Buscamos, portanto, iniciar no país um espaço para receber relatos dessas trabalhadoras e trabalhadores. Devemos ouvi-los, aprender e combater o negacionismo com eles. Essa iniciativa se inspira no espaço aberto pela nova Revista Marxista estadunidense Spectre, que, sob a coordenação de Tithi Bhattacharya, tem recebido uma série de relatos em língua inglesa dos trabalhadores do cuidado de todo o mundo, chamada Dispatches from the Frontlines of Care. Pretendemos nos somar à iniciativa de Bhattacharya, mas também contribuir para que a sociedade brasileira possa ouvir e compartilhar esse momento de crise tão profunda com aquelas e aqueles que estão todos os dias se expondo para garantir nossa sobrevivência. Nosso objetivo é não só a valorização desses profissionais mas do trabalho voltado para a produção da vida humana, como forma de inverter a lógica que nos é imposta pelo capital. Acreditamos que o processo de superação desse sistema é múltiplo e complexo; uma das formas de iniciar este processo é denunciar a contradição existente entre produção de valor e produção da vida ao demandar do Estado o fortalecimento do SUS e dos serviços públicos, gratuitos e de qualidade e a reversão das medidas de austeridade, como a EC 95!

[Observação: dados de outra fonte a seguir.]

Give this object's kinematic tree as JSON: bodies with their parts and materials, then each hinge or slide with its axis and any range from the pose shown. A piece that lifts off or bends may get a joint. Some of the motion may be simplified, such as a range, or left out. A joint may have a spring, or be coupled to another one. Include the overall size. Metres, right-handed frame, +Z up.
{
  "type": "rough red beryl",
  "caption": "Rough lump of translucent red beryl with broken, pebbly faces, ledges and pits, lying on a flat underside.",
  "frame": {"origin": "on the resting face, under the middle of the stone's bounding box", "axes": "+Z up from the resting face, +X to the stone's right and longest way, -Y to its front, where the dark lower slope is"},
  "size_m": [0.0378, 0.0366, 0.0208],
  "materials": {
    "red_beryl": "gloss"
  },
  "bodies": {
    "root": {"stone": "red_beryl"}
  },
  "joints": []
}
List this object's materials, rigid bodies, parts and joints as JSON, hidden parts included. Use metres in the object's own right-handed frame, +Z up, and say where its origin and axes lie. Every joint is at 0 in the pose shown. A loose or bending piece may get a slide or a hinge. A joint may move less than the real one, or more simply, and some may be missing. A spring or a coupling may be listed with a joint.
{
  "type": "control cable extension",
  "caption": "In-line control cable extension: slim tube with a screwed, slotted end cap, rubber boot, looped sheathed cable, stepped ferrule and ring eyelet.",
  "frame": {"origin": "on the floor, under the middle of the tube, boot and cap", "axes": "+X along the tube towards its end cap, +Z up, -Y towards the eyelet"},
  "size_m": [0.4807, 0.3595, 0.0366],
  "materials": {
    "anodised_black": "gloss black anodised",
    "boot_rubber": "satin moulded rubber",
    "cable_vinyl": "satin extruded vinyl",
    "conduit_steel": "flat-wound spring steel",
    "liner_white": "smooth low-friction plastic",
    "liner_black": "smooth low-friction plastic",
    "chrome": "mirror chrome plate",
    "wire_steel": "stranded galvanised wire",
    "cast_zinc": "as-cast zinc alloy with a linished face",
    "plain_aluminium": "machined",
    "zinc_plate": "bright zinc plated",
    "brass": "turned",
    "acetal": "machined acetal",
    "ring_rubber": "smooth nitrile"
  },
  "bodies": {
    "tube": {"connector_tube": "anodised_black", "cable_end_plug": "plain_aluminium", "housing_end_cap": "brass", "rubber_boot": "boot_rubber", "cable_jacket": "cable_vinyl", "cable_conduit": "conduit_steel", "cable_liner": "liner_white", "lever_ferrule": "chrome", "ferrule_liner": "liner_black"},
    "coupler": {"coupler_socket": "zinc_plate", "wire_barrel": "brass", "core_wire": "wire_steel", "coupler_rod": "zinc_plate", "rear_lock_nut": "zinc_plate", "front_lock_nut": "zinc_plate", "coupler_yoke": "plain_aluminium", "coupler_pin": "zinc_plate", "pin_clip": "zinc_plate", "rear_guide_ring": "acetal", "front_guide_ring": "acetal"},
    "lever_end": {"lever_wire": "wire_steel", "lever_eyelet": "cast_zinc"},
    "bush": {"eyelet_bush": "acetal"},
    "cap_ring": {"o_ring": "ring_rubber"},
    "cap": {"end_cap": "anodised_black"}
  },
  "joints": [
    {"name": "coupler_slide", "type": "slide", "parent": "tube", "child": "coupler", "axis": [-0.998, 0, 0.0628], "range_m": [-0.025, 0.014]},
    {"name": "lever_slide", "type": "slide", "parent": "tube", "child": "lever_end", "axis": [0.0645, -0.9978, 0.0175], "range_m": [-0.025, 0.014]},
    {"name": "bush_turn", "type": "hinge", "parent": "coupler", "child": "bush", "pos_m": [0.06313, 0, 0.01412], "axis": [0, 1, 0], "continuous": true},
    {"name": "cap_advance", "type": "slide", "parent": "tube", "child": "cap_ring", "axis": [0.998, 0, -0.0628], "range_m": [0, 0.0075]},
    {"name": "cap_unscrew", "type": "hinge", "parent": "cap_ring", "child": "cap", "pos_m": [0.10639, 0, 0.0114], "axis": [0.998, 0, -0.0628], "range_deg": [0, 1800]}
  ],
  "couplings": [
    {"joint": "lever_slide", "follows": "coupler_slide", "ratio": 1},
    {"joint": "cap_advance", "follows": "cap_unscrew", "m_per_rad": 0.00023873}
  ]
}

Não acreditamos que o enfrentamento à crise sanitária, assim como à todas as outras crises postas, seja uma tarefa individual. Acreditamos que, se de um lado, a produção e reprodução andam juntas e não há dualidade entre o público e o privado, de outro, as saídas precisam ser coletivas, o que não anula olhares e experiências individuais. Entendemos, no entanto, que não podemos deixar nossas iniciativas coletivas e experiências de resistência serem cooptadas pela lógica neoliberal: precisamos cobrar do Estado para que elas se tornem iniciativas públicas e acessíveis a todos. Para impulsionar esta luta, queremos dar rosto para tudo que aí está posto, humanizar quando somos desumanizados, saber quem está na linha de frente, o que estão vivendo e sentindo os trabalhadores essenciais no combate à pandemia. As experiências desses trabalhadores, seja em casa, seja nos locais de trabalho, estão diretamente conectadas às nossas experiências, ainda que neste momento elas se expressem de formas diferentes. A precarização e o desrespeito à vida deles é a precarização e o desrespeito às nossas vidas. Que ao final disso tudo, a luta e a dor desses trabalhadores não sejam esquecidos e que não voltemos à normalidade, porque a normalidade era o problema.